PROBLEM
Below are some records; quote exactly the lines from the one that contains "Recreate this object" through the one that contains "from FreeCAD import", inclusive, and no others.

ENTRIES SUPPLIED
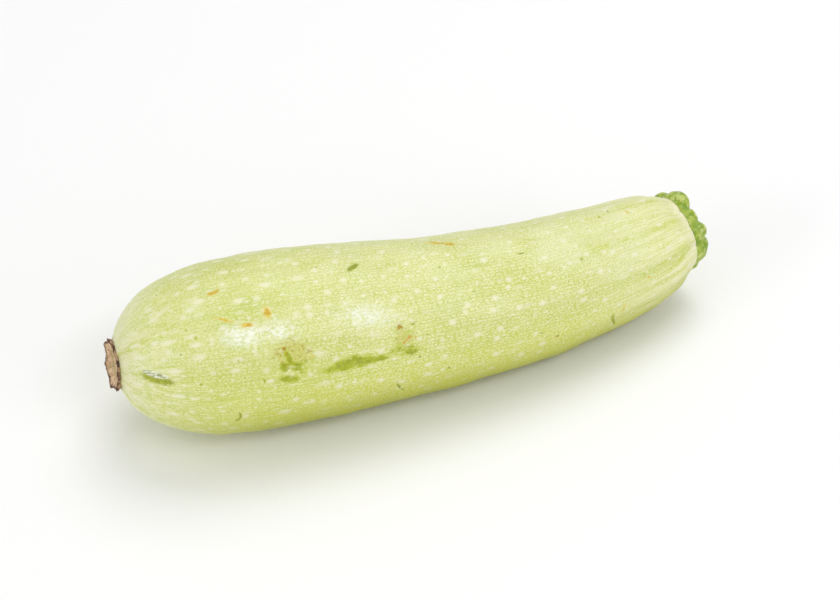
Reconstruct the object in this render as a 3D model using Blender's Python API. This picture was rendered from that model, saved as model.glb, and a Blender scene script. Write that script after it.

* * *

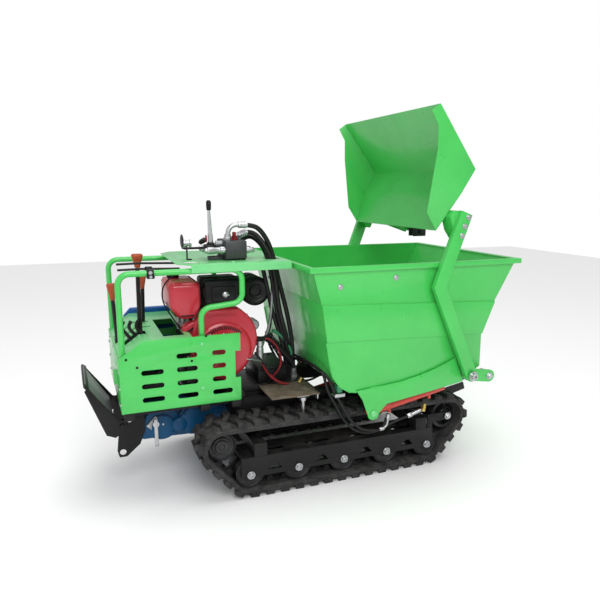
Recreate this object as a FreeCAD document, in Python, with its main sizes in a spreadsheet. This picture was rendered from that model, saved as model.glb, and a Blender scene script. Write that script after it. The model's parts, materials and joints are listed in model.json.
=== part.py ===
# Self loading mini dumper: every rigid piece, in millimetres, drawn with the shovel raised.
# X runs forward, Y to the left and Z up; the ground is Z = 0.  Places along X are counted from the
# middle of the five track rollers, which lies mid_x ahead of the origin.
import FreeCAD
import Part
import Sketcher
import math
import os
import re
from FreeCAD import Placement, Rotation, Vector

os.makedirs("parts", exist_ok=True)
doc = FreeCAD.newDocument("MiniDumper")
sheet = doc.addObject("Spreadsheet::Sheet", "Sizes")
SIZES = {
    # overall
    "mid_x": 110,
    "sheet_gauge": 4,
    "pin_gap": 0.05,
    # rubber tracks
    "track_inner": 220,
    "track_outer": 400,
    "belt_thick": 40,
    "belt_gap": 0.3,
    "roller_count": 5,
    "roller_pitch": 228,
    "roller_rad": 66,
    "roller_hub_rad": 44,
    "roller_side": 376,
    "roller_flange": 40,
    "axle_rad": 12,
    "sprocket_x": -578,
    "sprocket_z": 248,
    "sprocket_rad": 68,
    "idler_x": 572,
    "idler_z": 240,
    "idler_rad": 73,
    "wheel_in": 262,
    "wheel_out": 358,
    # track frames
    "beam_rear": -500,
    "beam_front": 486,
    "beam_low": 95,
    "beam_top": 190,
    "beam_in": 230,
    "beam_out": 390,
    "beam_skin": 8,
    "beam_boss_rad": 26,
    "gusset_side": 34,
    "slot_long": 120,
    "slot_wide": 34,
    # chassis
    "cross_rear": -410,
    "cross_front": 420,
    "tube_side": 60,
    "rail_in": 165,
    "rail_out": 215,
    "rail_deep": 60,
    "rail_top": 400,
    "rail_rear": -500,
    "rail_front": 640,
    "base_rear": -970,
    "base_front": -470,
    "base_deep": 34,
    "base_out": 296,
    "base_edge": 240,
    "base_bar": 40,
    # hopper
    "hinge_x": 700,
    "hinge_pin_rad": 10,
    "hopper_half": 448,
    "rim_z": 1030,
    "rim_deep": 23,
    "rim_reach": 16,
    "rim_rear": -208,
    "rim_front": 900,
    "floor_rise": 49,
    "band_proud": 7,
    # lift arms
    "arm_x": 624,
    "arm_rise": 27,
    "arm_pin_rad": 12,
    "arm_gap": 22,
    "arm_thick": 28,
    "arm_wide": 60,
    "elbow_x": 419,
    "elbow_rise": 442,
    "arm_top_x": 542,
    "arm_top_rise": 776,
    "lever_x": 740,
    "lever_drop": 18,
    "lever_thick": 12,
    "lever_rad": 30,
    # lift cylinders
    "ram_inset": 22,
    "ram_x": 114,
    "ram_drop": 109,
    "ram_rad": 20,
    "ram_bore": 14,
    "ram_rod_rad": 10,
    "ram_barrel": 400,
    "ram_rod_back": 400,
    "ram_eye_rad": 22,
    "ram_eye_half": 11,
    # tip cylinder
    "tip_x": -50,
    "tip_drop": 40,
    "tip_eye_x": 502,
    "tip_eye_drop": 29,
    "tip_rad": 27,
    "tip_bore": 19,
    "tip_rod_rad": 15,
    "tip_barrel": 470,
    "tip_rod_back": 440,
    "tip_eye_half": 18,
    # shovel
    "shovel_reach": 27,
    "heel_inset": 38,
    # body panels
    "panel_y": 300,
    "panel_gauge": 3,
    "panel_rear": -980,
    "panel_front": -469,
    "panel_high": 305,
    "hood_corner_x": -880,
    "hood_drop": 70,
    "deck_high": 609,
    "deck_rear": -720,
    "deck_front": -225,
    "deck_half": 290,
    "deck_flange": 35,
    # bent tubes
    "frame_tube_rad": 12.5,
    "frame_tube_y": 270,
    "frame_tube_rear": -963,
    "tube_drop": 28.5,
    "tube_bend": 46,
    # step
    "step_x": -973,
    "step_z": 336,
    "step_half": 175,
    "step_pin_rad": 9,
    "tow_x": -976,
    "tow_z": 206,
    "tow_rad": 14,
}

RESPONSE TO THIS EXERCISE
Recreate this object as a FreeCAD document, in Python, with its main sizes in a spreadsheet. This picture was rendered from that model, saved as model.glb, and a Blender scene script. Write that script after it. The model's parts, materials and joints are listed in model.json.
=== part.py ===
# Self loading mini dumper: every rigid piece, in millimetres, drawn with the shovel raised.
# X runs forward, Y to the left and Z up; the ground is Z = 0.  Places along X are counted from the
# middle of the five track rollers, which lies mid_x ahead of the origin.
import FreeCAD
import Part
import Sketcher
import math
import os
import re
from FreeCAD import Placement, Rotation, Vector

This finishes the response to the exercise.